The Yorkshire-born founder of the enterprise that enriched the Whitakers arrived in 1806, and came to dominate Sicily’s commercial life. Through his liaison with the widowed Duchess of Santa Rosalia (there is no evidence that they ever married, apart from a somewhat dubious ceremony at the British consulate), Ingham was admitted to the Sicilian aristocracy, and by the mid 19th century Britain was the island’s main partner for both imports and exports.
But Ingham had no sons of his own. Although the duchess had three, he did not want them anywhere near his business. Instead he turned to his Whitaker nephews back in Yorkshire. The eldest, William, died early of a fever, and it is claimed, probably apocryphally, that Ingham wrote to his sister: “Your son is dead. Send me another.” That was Joseph, who proved so tireless and meticulous that he eventually took over the running of the business, which became known as Ingham Whitaker.
Ingham did build his own palazzo in Palermo, with the Holy Cross church in the garden, but it was long ago bought up, turned into the Grand Hotel et des Palmes, and extended in every direction. Robert showed me a section of mirrored panelling which once concealed a tunnel to the Anglican church, the theory being that Ingham’s duchess and her ladies could discreetly attend Protestant services without ruffling Catholic feathers. But the tunnel is now blocked, and the garden has disappeared beneath one of the busiest intersections in the city.
It is the same in Marsala. The mansion Ingham built is derelict, propped up by scaffolding in the middle of the disused compound, or baglio, where once the Marsala wine with his name on the label was produced and prepared for export. Like neighbouring baglios, it resembles a fortress, emphasising how volatile these parts used to be. When Garibaldi began his campaign to unify Italy, he landed in Marsala a stone’s throw from the wine establishments, though he promised to respect their neutrality.
Today this stretch of coast is a dreary sight. Only one baglio is still functioning, while the rest decay. The disused Anglican church is inaccessible behind high walls, with vegetation threatening to throttle it. Go north a couple of miles, though, and you come to the shallow lagoon, now a world centre of kite-surfing, with Mozia in its centre. Salt pans line the shore, local spas offer all kinds of saline therapies, and boats – one named Whitaker – carry a stream of visitors to the island. Apart from the ancient remains and the museum, there are vineyards growing the local Grillo grape, which goes into a very acceptable wine with “Fondazione Whitaker” on the label.
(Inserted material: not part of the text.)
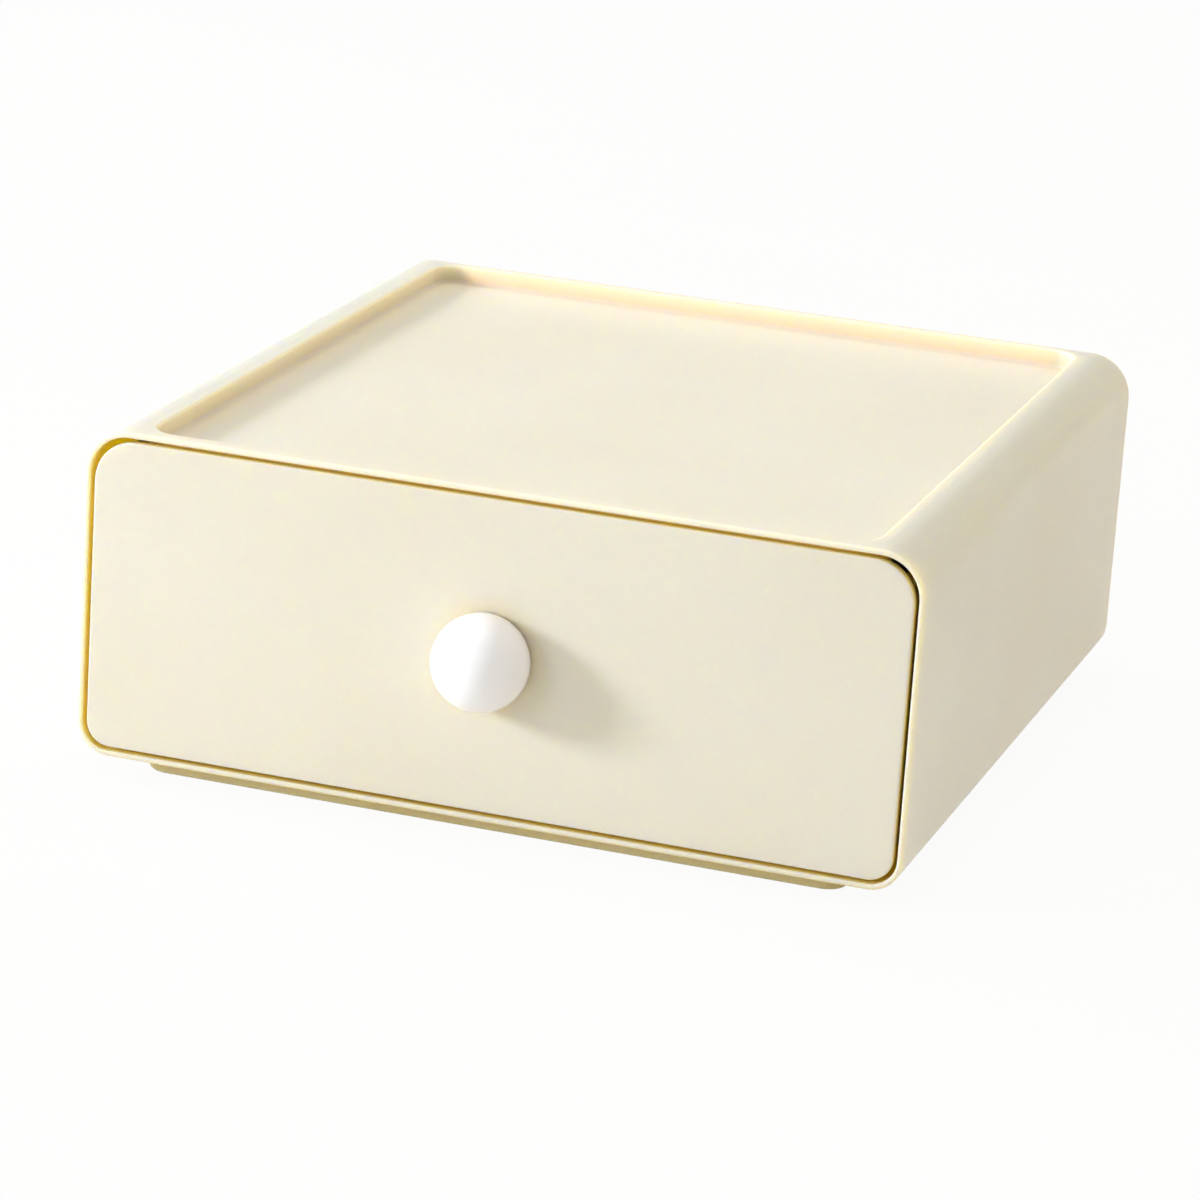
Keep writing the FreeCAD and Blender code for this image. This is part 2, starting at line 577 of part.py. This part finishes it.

The connection between Sicily and our own isles goes back much further than the days of Ingham Whitaker, though. In the enchanting marble-paved streets of Marsala’s historic centre, the basilica in the main square is dedicated to San Tommaso di Canterbury. His statue on the exterior shows him, somewhat unusually, with a huge beard, holding a staff and martyr’s palm. Why such reverence here? One reason is that Joan, the daughter of Henry II, the man responsible for Thomas Becket’s death, married the king of Sicily in 1177. Like her father, she wanted to atone for the saint’s murder.
As for more modern links, just round the corner from another Whitaker mansion in Palermo which is now the police headquarters, I found the Modwear shop, “based on British culture”. In the window this was manifested by a portrait of Liam Gallagher and an Andy Capp T-shirt. But there was also a Lambretta-branded bucket hat, proving that long after we Whitakers left Sicily, the cultural influences still flow both ways. If only some of the Whitaker wealth had flowed into my coffers.